Floral Park seeks plans for aging Centennial Hall

The Island Now

The Village of Floral Park is seeking ideas from outside groups for the future of its historic Centennial Hall while examining whether it could remain a village facility.

A real estate firm, CBRE, last Thursday issued a request for proposals on the village’s behalf soliciting commercial, retail or partly residential plans for the 8,500-square-foot building at the intersection of Tulip and Carnation avenues.

Firms have until Nov. 10 to submit proposals. Meanwhile, the village is evaluating whether it could feasibly maintain Centennial Hall as a public gathering space or community center, said the village administrator, Gerry Bambrick.

“We … think it would be good if our residents who have been thinking about this, who have their proposals for retaining it for a public use …  inform the board at that point so that we can get all the ideas on the table at once,” Bambrick said.

Residents at a “visioning session” in May differed on how the building should be used, but agreed development should not be “over-intensive,” Bambrick said.

Many want the village to maintain ownership of the building, or at least leave space available to community groups, said Nadia Holubnyczyj-Ortiz, president of the Hillcrest Civic Association.

“There has to be community space,” Holubnyczyj-Ortiz said. “We don’t have enough and it would reflect that the village cares about what residents’ wants and needs are.”

The village has been working since September 2015 to map the future of the deteriorating hall, first built in 1925 as a Masonic temple and purchased by the village in 2005 for $1.5 million. The Floral Park Historical Society, the last group to occupy it, moved out in March 2015, Bambrick said.

The village in March hired CBRE, a firm with an office in Melville that operates in more than 60 countries, to help develop the request for proposals, or RFP.

The village wants proposals that are “complementary to the already developed neighboring community” of single-family homes, apartments buildings and businesses, according to the RFP.

It favors those that leave room for village use and maintain the building’s iconic Greek-style facade, the RFP says.

Centennial Hall’s location in a business district at one of the entrances to the village means it could be a retail store, office, barber shop or several other kinds of businesses, according to an offering memorandum accompanying the RFP. Single-family apartments would also be allowed above the ground floor.

The village may sell or lease the property, or sell it and lease some portion of it from the buyer for public use, Bambrick said. CBRE will make a 5.5 percent commission on whatever deal is closed, he said.

Bambrick said the village received some proposals early last year for transit-oriented housing at Centennial Hall, located less than three blocks from Floral Park’s Long Island Rail Road station. The village’s first commuter apartment complex is set to be built about a third of a mile away at the former home of Koenig’s Restaurant.

Marc Mullen, vice president of the West End Civic Association and an attorney for the real estate firm Novus Realty, said Centennial Hall would be a “perfect spot” for senior citizen housing.

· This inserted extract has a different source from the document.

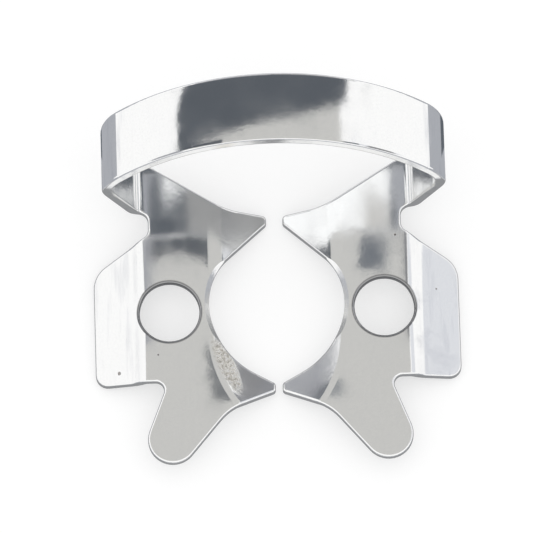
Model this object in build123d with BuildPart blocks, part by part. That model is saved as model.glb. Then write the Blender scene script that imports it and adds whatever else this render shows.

“There are so many elderly people in Floral Park that want to stay but cannot keep up with the maintenance of a house, so I think it would be a great location for that,” Mullen said.

All proposals will be reviewed by CBRE and the Board of Trustees before they are presented at a public meeting after the Nov. 10 deadline, Bambrick and Trustee Lynn Pombonyo said.

Village officials could reject them all and go forward with its own plan, or re-issue the RFP, Bambrick said.

Holubnyczyj-Ortiz said she worries the 43-day response period was too short. She will ask that it be extended if too few proposals are submitted, she said.

“You don’t buy a car just by looking at one car,” she said.

That would be possible, as the RFP’s terms are flexible and “completely in the hands of the village,” Pombonyo said.

The village thinks the response timeline is “adequate to start getting some really great ideas going,” she said.